◆ REQUIRED TASK
Write out only the span of lines that begins at the line with "kicker_right();" and ends at the line with "record = json.load(file)". Keep both end lines, word for word.
==== DATASET EXTRACT ====
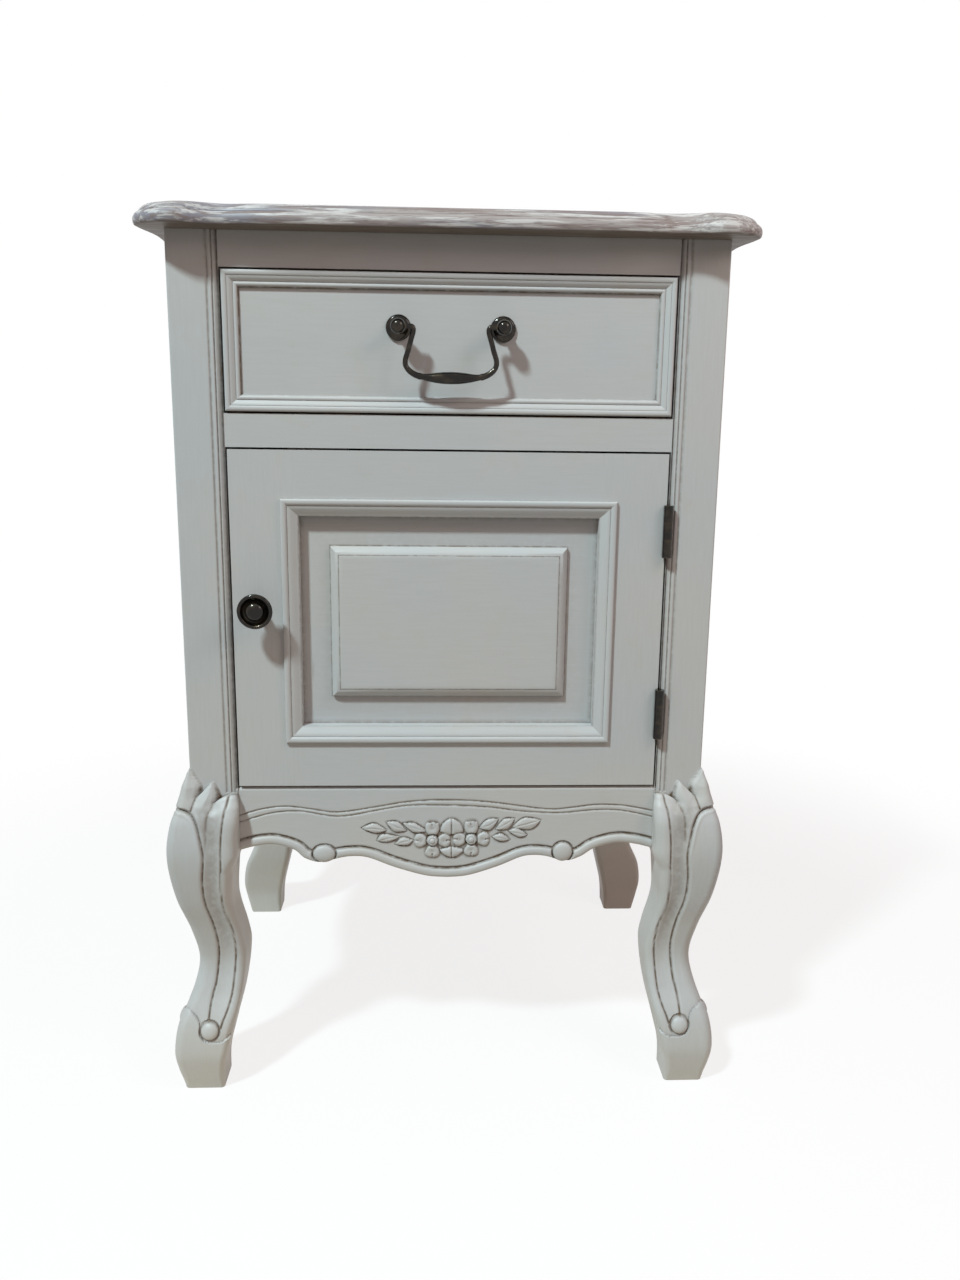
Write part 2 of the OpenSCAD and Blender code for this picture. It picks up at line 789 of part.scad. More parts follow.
// The four lengths of a frame w by h round a centre at height z
module frame_side(which, w, h, z, mould_w, section) {
    turn = which == "bottom" ? 0 : which == "right" ? 1 : which == "top" ? 2 : 3;
    across = turn % 2 == 0 ? h : w;
    along = turn % 2 == 0 ? w : h;
    translate([0, 0, z]) rotate([0, -90 * turn, 0]) translate([0, 0, -across / 2])
        mitred(along, mould_w, section);
}
module drawer_mould(which) {
    color(paint) place() translate([0, drawer_set, 0])
        frame_side(which, 2 * front_x, drawer_h, drawer_z + drawer_h / 2, drawer_mould_w, drawer_section);
}
module door_mould(which) {
    color(paint) place()
        frame_side(which, 2 * (front_x - stile_w + door_mould_w), door_h - 2 * (door_rail_h - door_mould_w),
            door_z + door_h / 2, door_mould_w, door_section);
}

// ---- Door ----

door_top_z = door_z + door_h;
panel_x = front_x - stile_w;
groove_y = [panel_set, panel_set + panel_t];
module door_groove(c = 0) {
    box([-panel_x - panel_groove, groove_y[0], door_z + door_rail_h - panel_groove],
        [panel_x + panel_groove, groove_y[1], door_top_z - door_rail_h + panel_groove], c);
}
module mould_rebate() {
    reach = door_mould_w - mould_lap + joint_clear;
    box([-panel_x - reach, -1, door_z + door_rail_h - reach],
        [panel_x + reach, mould_sink, door_top_z - door_rail_h + reach]);
}
module rail_tongues(c = 0) {
    for (z = [door_z, door_top_z - door_rail_h])
        box([-panel_x - panel_groove, groove_y[0], z],
            [panel_x + panel_groove, groove_y[1], z + door_rail_h], c);
}
module stile() {
    difference() {
        box([panel_x, 0, door_z], [front_x, door_t, door_top_z]);
        door_groove(joint_clear);
        rail_tongues(joint_clear);
        mould_rebate();
    }
}
module door_stile_right() {
    color(paint) place() difference() {
        stile();
        for (z = hinge_zs) {
            leaf_recess(z, -1);
            translate([hinge_x - leaf_clear / 2 - leaf_t, 0, z]) mirror([1, 0, 0])
                leaf_screw_places() screw_hole(hinge_screw_l);
        }
    }
}
module door_stile_left() {
    color(paint) place() difference() {
        mirror([1, 0, 0]) stile();
        translate([0, -1, 0]) knob_place() through_hole(door_t + 2);
    }
}
module door_rail(z) {
    difference() {
        union() {
            box([-panel_x, 0, z], [panel_x, door_t, z + door_rail_h]);
            intersection() {
                rail_tongues();
                box([-front_x, 0, z], [front_x, door_t, z + door_rail_h]);
            }
        }
        door_groove(joint_clear);
        mould_rebate();
    }
}
module door_rail_top() {
    color(paint) place() door_rail(door_top_z - door_rail_h);
}
module door_rail_bottom() {
    color(paint) place() door_rail(door_z);
}
module door_panel() {
    edge = [panel_x + panel_groove - panel_play, door_h / 2 - door_rail_h + panel_groove - panel_play];
    foot = [panel_x - field_w, door_h / 2 - door_rail_h - field_w];
    flat = foot - [bevel_w, bevel_w];
    mid_z = door_z + door_h / 2;
    color(paint) place() union() {
        box([-edge.x, groove_y[0], mid_z - edge.y], [edge.x, groove_y[1], mid_z + edge.y]);
        hull() {
            box([-foot.x, groove_y[0] - raise_step, mid_z - foot.y],
                [foot.x, groove_y[0] + 1, mid_z + foot.y]);
            box([-flat.x, groove_y[0] - raise_up, mid_z - flat.y], [flat.x, groove_y[0], mid_z + flat.y]);
        }
    }
}

// ---- Hinges ----

hinge_x = open_x - gap / 2;
knuckle_play = 0.2;
hinge_y = -knuckle_d / 2 - knuckle_play;
hinge_zs = [door_z + hinge_lower_z, door_z + hinge_upper_z];
leaf_in_x = hinge_x + leaf_clear / 2;
knuckle_h = hinge_h / 3;
hinge_screw_l = 14;

// Room for a leaf in the post (side 1) or in the door's edge (side -1)
module leaf_recess(z, side) {
    x0 = side > 0 ? leaf_in_x : hinge_x - leaf_clear / 2 - leaf_t;
    box([x0, -1, z - hinge_h / 2], [x0 + leaf_t, leaf_w, z + hinge_h / 2], joint_clear / 2);
}
module leaf_screw_places() {
    for (dz = [-0.32, 0.32])
        translate([0, leaf_w * 0.55, dz * hinge_h]) rotate([0, 90, 0]) translate([0, 0, -leaf_t]) children();
}
module knuckle(k) {
    h = knuckle_h - knuckle_clear;
    translate([hinge_x, hinge_y, (k - 1) * knuckle_h - h / 2]) cylinder(h = h, d = knuckle_d);
}
module pin_bore() {
    translate([hinge_x, hinge_y, -hinge_h]) cylinder(h = 2 * hinge_h, d = pin_d + 2 * pin_clear);
}

// A leaf with its knuckles. The frame's leaf has the outer two, the door's leaf the middle one
module leaf(side) {
    knuckles = side > 0 ? [0, 2] : [1];
    x0 = side > 0 ? leaf_in_x : hinge_x - leaf_clear / 2 - leaf_t;
    h = knuckle_h - knuckle_clear;
    difference() {
        union() {
            box([x0, 0, -hinge_h / 2], [x0 + leaf_t, leaf_w, hinge_h / 2]);
            for (k = knuckles) {
                knuckle(k);
                box([x0, hinge_y, (k - 1) * knuckle_h - h / 2],
                    [x0 + leaf_t, 1, (k - 1) * knuckle_h + h / 2]);
            }
        }
        pin_bore();
        if (side > 0) translate([leaf_in_x + leaf_t, 0, 0]) leaf_screw_places() screw_hole(hinge_screw_l);
        if (side < 0) translate([x0, 0, 0]) mirror([1, 0, 0]) leaf_screw_places() screw_hole(hinge_screw_l);
    }
}
module hinge_leaf(z, side) {
    color(bronze) place() translate([0, 0, z]) leaf(side);
}
module hinge_pin(z) {
    color(bronze) place() translate([hinge_x, hinge_y, z - hinge_h / 2]) cylinder(h = hinge_h, d = pin_d);
}
module hinge_screws(side) {
    color(bronze) place() for (z = hinge_zs) {
        if (side > 0) translate([leaf_in_x + leaf_t, 0, z]) leaf_screw_places() wood_screw(hinge_screw_l);
        if (side < 0) translate([hinge_x - leaf_clear / 2 - leaf_t, 0, z]) mirror([1, 0, 0])
            leaf_screw_places() wood_screw(hinge_screw_l);
    }
}

// ---- Handle and knob ----

pivot_z = drawer_z + handle_z;
tip_x = handle_cc / 2 - 0.3 * ball_d;
module handle_places() {
    for (s = [-1, 1]) translate([s * handle_cc / 2, drawer_set, pivot_z]) children();
}
module knob_place() {
    translate([-front_x + knob_x, 0, door_z + knob_z]) children();
}
module through_hole(l) {
    rotate([-90, 0, 0]) cylinder(h = l, d = machine_d + 2 * screw_clear);
}

// A turned shape along -Y from the face y = 0, from radius and height pairs
module turned(points) {
    rotate([90, 0, 0]) rotate_extrude() polygon(points);
}
machine_in = 8;
head_d = 8;
head_t = 2.4;
module machine_screw(t) {
    union() {
        translate([0, -machine_in, 0]) rotate([-90, 0, 0]) cylinder(h = machine_in + t + 1, d = machine_d);
        translate([0, t, 0]) rotate([-90, 0, 0]) cylinder(h = head_t, d = head_d);
    }
}
// The ball's bore for the bail's tip ends this far from the ball's centre
tip_room = 0.2 * ball_d;
module handle_post() {
    rose_r = rose_d / 2;
    neck_r = 0.33 * ball_d;
    difference() {
        union() {
            turned([[0, 0], [rose_r - 0.6, 0], [rose_r, 0.8], [rose_r - 0.4, 2], [rose_r - 1.6, 2.9],
                [neck_r + 1.2, 3.4], [neck_r, 4.4], [neck_r, pivot_out], [0, pivot_out]]);
            translate([0, -pivot_out, 0]) sphere(d = ball_d);
        }
        translate([0, -machine_in, 0]) through_hole(machine_in + 1);
        translate([-tip_room, -pivot_out, 0]) rotate([0, -90, 0])
            cylinder(h = ball_d, d = bail_d + 2 * pin_clear);
    }
}
module handle_post_right() {
    color(bronze) place() translate([handle_cc / 2, drawer_set, pivot_z]) handle_post();
}
module handle_post_left() {
    color(bronze) place() mirror([1, 0, 0]) translate([handle_cc / 2, drawer_set, pivot_z]) handle_post();
}
module handle_screws() {
    color(steel) place() handle_places() machine_screw(drawer_front_t);
}

// Right half of the bail's wire, from its tip in the ball to the grip
grip_half = 23;
// The wire is this much thicker at its bends
bend_swell = 0.16;
bail_path = [
    [tip_x, 0], [handle_cc / 2 - 9.6, 0], [handle_cc / 2 - 10.8, -2.6],
    [handle_cc / 2 - 7.2, -0.48 * bail_drop], [handle_cc / 2 - 5.1, -0.67 * bail_drop],
    [handle_cc / 2 - 6.4, -0.79 * bail_drop], [handle_cc / 2 - 10, -0.89 * bail_drop],
    [grip_half, -0.96 * bail_drop]
];
module rod(a, b, d) {
    v = b - a;
    translate([a.x, 0, a.y]) rotate([0, atan2(v.x, v.y), 0]) cylinder(h = norm(v), d = d);
}
module bail() {
    last = len(bail_path) - 1;
    r = grip_d / 2;
    end_r = 0.97 * bail_d / 2;
    color(bronze) place() translate([0, drawer_set - pivot_out, pivot_z]) union() {
        both() {
            for (i = [0 : last - 1]) rod(bail_path[i], bail_path[i + 1], bail_d);
            for (i = [1 : last]) translate([bail_path[i].x, 0, bail_path[i].y])
                sphere(d = bail_d + bend_swell);
        }
        translate([0, 0, -bail_drop]) rotate([0, 90, 0]) rotate_extrude() polygon([
            [0, -grip_half - 1], [0.9 * end_r, -grip_half - 0.6], [end_r, -grip_half + 3],
            [0.72 * r, -0.62 * grip_half],
            [0.93 * r, -0.3 * grip_half], [r, 0], [0.93 * r, 0.3 * grip_half], [0.72 * r, 0.62 * grip_half],
            [end_r, grip_half - 3], [0.9 * end_r, grip_half + 0.6], [0, grip_half + 1]
        ]);
    }
}
module door_knob() {
    r = knob_d / 2;
    neck_l = knob_out - 9;
    color(bronze) place() knob_place() difference() {
        turned([[0, 0], [7, 0], [7, 1.5], [4.6, 3.5], [4, neck_l - 3], [5.5, neck_l], [r - 1.6, neck_l + 1.6],
            [r - 0.3, neck_l + 3.2], [r, neck_l + 5], [r - 0.8, neck_l + 6.4], [r - 2.6, neck_l + 6.8],
            [r - 5, neck_l + 5.4], [0.52 * r, neck_l + 5.4], [0.44 * r, neck_l + 7.6],
            [0.26 * r, neck_l + 8.7], [0, knob_out]]);
        translate([0, -machine_in, 0]) through_hole(machine_in + 1);
    }
}
module knob_screw() {
    color(steel) place() knob_place() machine_screw(door_t);
}

// ---- Catch ----

// The catch hangs under the middle rail, behind the door. Its strike is on the door's top rail
catch_y = door_t + strike_t + catch_clear;
module magnetic_catch() {
    color(catch_plastic) place()
        translate([-catch_x - catch_l / 2, catch_y, mid_rail_z - catch_h]) cube([catch_l, catch_d, catch_h]);
}
module catch_strike() {
    color(steel) place()
        translate([-catch_x - strike_l / 2, door_t, door_top_z - strike_h])
            cube([strike_l, strike_t, strike_h]);
}

top_panel();
leg_front_left();
leg_front_right();
leg_back_left();
leg_back_right();
side_panel_left();
side_panel_right();
side_apron_left();
side_apron_right();
front_apron();
mid_rail();
frieze_rail();
back_top_rail();
back_bottom_rail();
back_panel();
floor_panel();
floor_cleat_left();
floor_cleat_right();
drawer_runner_left();
drawer_runner_right();
kicker_left();
kicker_right();
drawer_stops();
top_screws();
back_panel_screws();
hinge_leaf(hinge_zs[1], 1);  // hinge_upper_frame_leaf
hinge_leaf(hinge_zs[0], 1);  // hinge_lower_frame_leaf
hinge_pin(hinge_zs[1]);  // hinge_upper_pin
hinge_pin(hinge_zs[0]);  // hinge_lower_pin
hinge_screws(1);  // hinge_frame_screws
magnetic_catch();
door_stile_left();
door_stile_right();
door_rail_top();
door_rail_bottom();
door_panel();
door_mould("top");  // door_moulding_top
door_mould("bottom");  // door_moulding_bottom
door_mould("left");  // door_moulding_left
door_mould("right");  // door_moulding_right
hinge_leaf(hinge_zs[1], -1);  // hinge_upper_door_leaf
hinge_leaf(hinge_zs[0], -1);  // hinge_lower_door_leaf
hinge_screws(-1);  // hinge_door_screws
door_knob();
knob_screw();
catch_strike();
drawer_front();
drawer_side_left();
drawer_side_right();
drawer_back();
drawer_bottom();
drawer_mould("top");  // drawer_moulding_top
drawer_mould("bottom");  // drawer_moulding_bottom
drawer_mould("left");  // drawer_moulding_left
drawer_mould("right");  // drawer_moulding_right
handle_post_left();
handle_post_right();
handle_screws();
bail();
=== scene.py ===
import json
import math
import bpy
import bmesh
import numpy as np
from mathutils import Matrix, Vector


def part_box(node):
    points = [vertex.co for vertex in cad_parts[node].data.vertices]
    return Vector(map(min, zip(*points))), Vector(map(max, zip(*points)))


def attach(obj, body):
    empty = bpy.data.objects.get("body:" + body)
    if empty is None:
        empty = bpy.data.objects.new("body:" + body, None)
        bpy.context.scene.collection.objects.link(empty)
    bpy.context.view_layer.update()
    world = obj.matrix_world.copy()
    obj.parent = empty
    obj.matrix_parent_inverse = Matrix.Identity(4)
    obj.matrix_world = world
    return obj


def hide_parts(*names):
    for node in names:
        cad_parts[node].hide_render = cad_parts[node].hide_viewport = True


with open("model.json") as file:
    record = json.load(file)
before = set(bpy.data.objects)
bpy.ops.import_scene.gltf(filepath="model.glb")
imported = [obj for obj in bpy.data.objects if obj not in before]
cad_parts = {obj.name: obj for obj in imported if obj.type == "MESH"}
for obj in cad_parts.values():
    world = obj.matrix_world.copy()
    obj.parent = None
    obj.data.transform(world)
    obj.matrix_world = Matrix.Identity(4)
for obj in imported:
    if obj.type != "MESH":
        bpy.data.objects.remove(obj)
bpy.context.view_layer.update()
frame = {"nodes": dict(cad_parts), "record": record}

MM = 0.001
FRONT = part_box("door_stile_left")[0].y
CASE_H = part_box("top_panel")[0].z / MM
DOOR_LO, DOOR_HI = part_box("door_stile_left")[0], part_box("door_stile_right")[1]
DRAWER_LO, DRAWER_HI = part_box("drawer_front")
DOOR_Z = (DOOR_LO.z + DOOR_HI.z) / 2 / MM
DRAWER_Z = (DRAWER_LO.z + DRAWER_HI.z) / 2 / MM
DRAWER_Y = (DRAWER_LO.y - FRONT) / MM
FRONT_X = DRAWER_HI.x / MM
STILE_W = 51.0
RAIL_H = (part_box("door_rail_bottom")[1].z - DOOR_LO.z) / MM
# Half the width and half the height of the opening inside the door's frame
PANEL_X = FRONT_X - STILE_W
PANEL_Z = (DOOR_HI.z - DOOR_LO.z) / 2 / MM - RAIL_H
POST_W = 37.0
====
◆ SOLUTION TO THE PROBLEM
kicker_right();
drawer_stops();
top_screws();
back_panel_screws();
hinge_leaf(hinge_zs[1], 1);  // hinge_upper_frame_leaf
hinge_leaf(hinge_zs[0], 1);  // hinge_lower_frame_leaf
hinge_pin(hinge_zs[1]);  // hinge_upper_pin
hinge_pin(hinge_zs[0]);  // hinge_lower_pin
hinge_screws(1);  // hinge_frame_screws
magnetic_catch();
door_stile_left();
door_stile_right();
door_rail_top();
door_rail_bottom();
door_panel();
door_mould("top");  // door_moulding_top
door_mould("bottom");  // door_moulding_bottom
door_mould("left");  // door_moulding_left
door_mould("right");  // door_moulding_right
hinge_leaf(hinge_zs[1], -1);  // hinge_upper_door_leaf
hinge_leaf(hinge_zs[0], -1);  // hinge_lower_door_leaf
hinge_screws(-1);  // hinge_door_screws
door_knob();
knob_screw();
catch_strike();
drawer_front();
drawer_side_left();
drawer_side_right();
drawer_back();
drawer_bottom();
drawer_mould("top");  // drawer_moulding_top
drawer_mould("bottom");  // drawer_moulding_bottom
drawer_mould("left");  // drawer_moulding_left
drawer_mould("right");  // drawer_moulding_right
handle_post_left();
handle_post_right();
handle_screws();
bail();
=== scene.py ===
import json
import math
import bpy
import bmesh
import numpy as np
from mathutils import Matrix, Vector


def part_box(node):
    points = [vertex.co for vertex in cad_parts[node].data.vertices]
    return Vector(map(min, zip(*points))), Vector(map(max, zip(*points)))


def attach(obj, body):
    empty = bpy.data.objects.get("body:" + body)
    if empty is None:
        empty = bpy.data.objects.new("body:" + body, None)
        bpy.context.scene.collection.objects.link(empty)
    bpy.context.view_layer.update()
    world = obj.matrix_world.copy()
    obj.parent = empty
    obj.matrix_parent_inverse = Matrix.Identity(4)
    obj.matrix_world = world
    return obj


def hide_parts(*names):
    for node in names:
        cad_parts[node].hide_render = cad_parts[node].hide_viewport = True


with open("model.json") as file:
    record = json.load(file)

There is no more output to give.